2014’s Kingsman: The Secret Service and its sequel, Kingsman: The Golden Circle, are Bond for Brexit Britain. Ostensibly, these films are satire of the super-spy genre, but in practice the distance between mocked and mocker is almost nonexistent. It’s only a comedy if somebody gets offended at the puerile sexism.

Director Matthew Vaughn’s basic method is to take the subtext from Bond and Bourne and make it the text. James Bond is a secret agent who dresses well. Harry Hart (Colin Firth) is literally a tailor who moonlights as a secret agent. Bond fights for queen and country, which is to say, wealth and empire. Merlin (Mark Strong) and Eggy (Taron Egerton) serve only pure capitalism. With their impeccable suits and high-tech assault umbrellas, they are the personifications of consumption. Pro patria is now keep shopping.

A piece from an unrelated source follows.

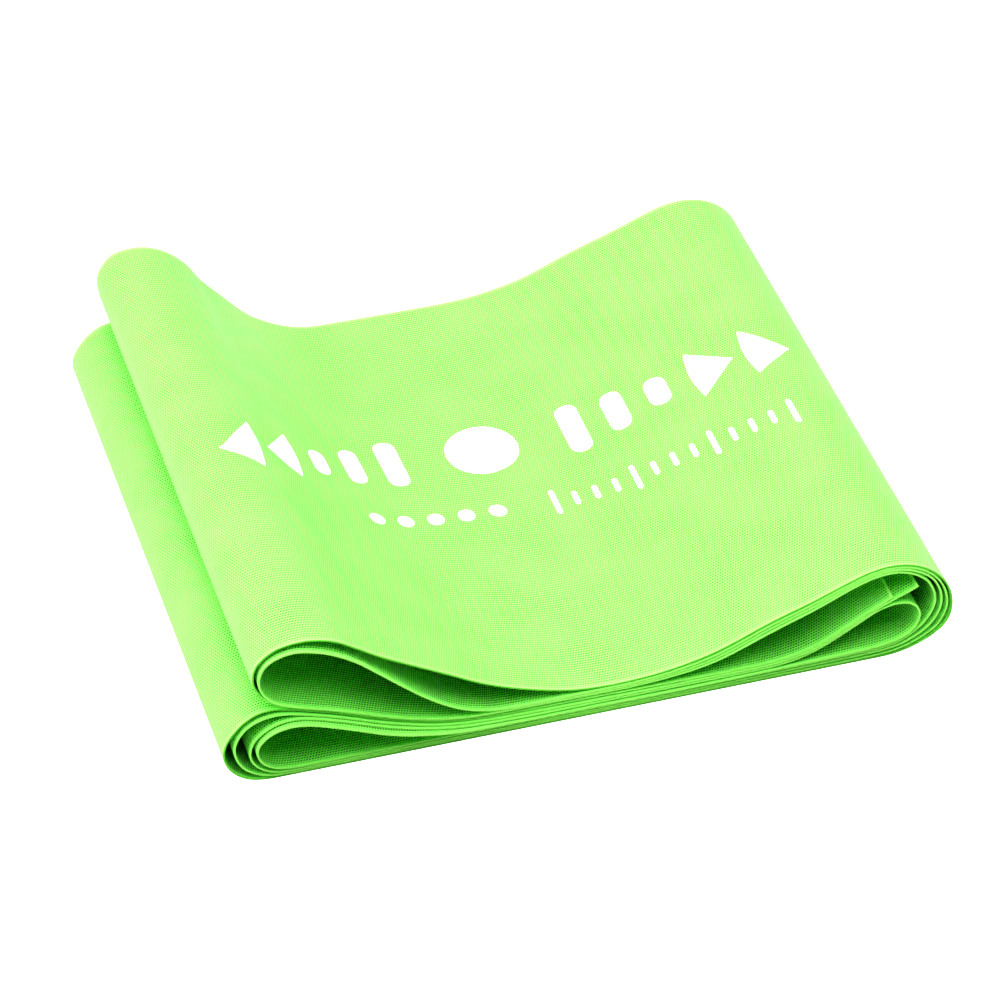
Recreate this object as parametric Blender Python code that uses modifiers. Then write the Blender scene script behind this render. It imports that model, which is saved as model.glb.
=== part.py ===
"""A resistance band: one long flat strip of elastic sheet folded into a flat pack.

The strip is halved and then zigzagged, so the middle of the pack is twelve layers high.
Each end of the pack is a set of open bends nested inside each other.
X runs along the pack, Y across the width of the strip, Z up.  Lengths are in millimetres
here and are turned into metres when the mesh is made.
"""
import bpy
import numpy as np

MM = 0.001
BAND_WIDTH = 150.0
SHEET_THICKNESS = 0.42
CENTRING = 1.6
CHORD_ERROR = 0.04
LONGEST_STEP = 9.0
SHORTEST_STEP = 0.7
DENSE_STEPS = 30
BAND_COLOUR = (0.20, 0.80, 0.10, 1.0)

# The sheet passes the middle of the pack twelve times; the layers count down from the top.
JOIN_X = 3.0
LAYER_HEIGHT = {
    1: 7.75, 2: 7.14, 3: 6.60, 4: 6.06, 5: 5.20, 6: 4.35,
    7: 3.75, 8: 2.95, 9: 2.02, 10: 1.41, 11: 0.83, 12: 0.21,
}

# Free end lying over layer 6, from its cut edge to the middle of the pack.
END_5_FRONT = [
    (70.9, 17.95), (69.6, 17.0), (65, 14.3), (60, 11.35), (55, 8.45), (50, 6.5), (45, 5.4), (40, 5.0),
    (25, 4.95), (12, 5.1),
]
END_5_BACK = [
    (76.2, 20.0), (74.6, 19.15), (67, 15.6), (61.5, 12.3), (56, 9.1), (50.7, 6.75), (45.5, 5.5),
    (40, 5.0), (25, 4.95), (12, 5.1),
]
# Free end lying over layer 7, from the middle of the pack to its cut edge.
END_6 = [
    (12, 4.33), (25, 4.35), (40, 4.45), (45, 4.85), (50, 5.9), (55, 7.8), (60, 10.7), (65, 13.6),
    (68, 15.4), (72, 17.3), (75, 18.6), (77, 19.6),
]

# Upper left bends: outer one from layer 1 to layer 4, inner one from layer 3 to layer 2.
OUTER_UPPER_FRONT = [
    (-5, 8.5), (-15, 11.2), (-25, 15.2), (-35, 20.9), (-45, 26.6), (-50, 29.6), (-55, 33.1), (-60, 36.2),
    (-65, 37.65), (-69, 37.75), (-73, 36.9), (-75.8, 35.1), (-77.6, 33.0), (-78.35, 30.5), (-78.25, 28.0),
    (-77.4, 25.6), (-75.9, 23.5), (-73.5, 21.5), (-70, 19.75), (-65, 17.95), (-60, 16.15), (-55, 14.1),
    (-50, 12.0), (-45, 10.05), (-40, 8.5), (-35, 7.3), (-30, 6.55), (-24, 6.25), (-10, 6.1),
]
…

The familiarity continues with the plot, which starts with Mission Impossible before spinning off into supervillain stupid. Eggy, who inherited the code name Galahad after his mentor Harry took Samuel L. Jackson’s bullet in his face in the first movie, is leaving work after a tough day of tactical tailoring when he’s confronted by a gun-wielding cyborg named Charlie (Edward Holcroft), who has a Kingsman-sized chip on his cybernetic shoulder. After a thoroughly ridiculous black cab chase that ends with a riff on Roger Moore’s submarine supercar from The Spy Who Loved Me, what looks like an easy Kingsman victory turns into catastrophe. Left to its own devices, Charlie’s severed cybernetic arm hacks the cab’s computer and transmits the names of all the Kingsman agents to Poppy Adams (Julianne Moore). She’s the mother of all drug lords who lives in exile in a faux ’50s small town she’s constructed for herself in the jungle. Also, she’s holding Elton John hostage for some reason.

Poppy kills all of the Kingsmen except Merlin and Galahad, forcing them to swallow their pride and seek help from their American counterparts. The Statesmen, whose front-line troops include Agent Tequila (Channing Tatum) and Agent Whiskey (Pedro Pascal), who bears a striking resemblance to Smokey and the Bandit-era Burt Reynolds, are fronted and financed by a Kentucky whiskey distillery. Naturally, they are appalled when Poppy reveals her master plan to blackmail the countries of the world into legalizing all drugs, because they’re afraid she will cut into their profits. The inherent contradiction in Poppy’s plan to legalize drugs by poisoning drugs is immediately exploited by the President of the United States (Bruce Greenwood), but the Kingsmen and Statesmen fight her anyway.

Taron Egerton (left) and Mark Strong star in Kingsmen: The Golden Circle.

To be fair, Poppy’s plan isn’t really much stupider than, say, Drax from Moonraker‘s scheme to take over the world by killing everyone in it with an orbital poison gas bombardment. And for all their over-the-top competence, the Kingsmen aren’t that bright, either. Watching two well-dressed gangs of idiots fight with high-tech gadgets and wallow around in 1970s Bond tropes should be a lot more fun than this. This mutated lad mag of a film wants to be suave, polished, and witty, but is really loud, boorish, and impressed with its own cleverness while insisting you laugh at its dad jokes. I’d say they’ve captured the zeitgeist just fine.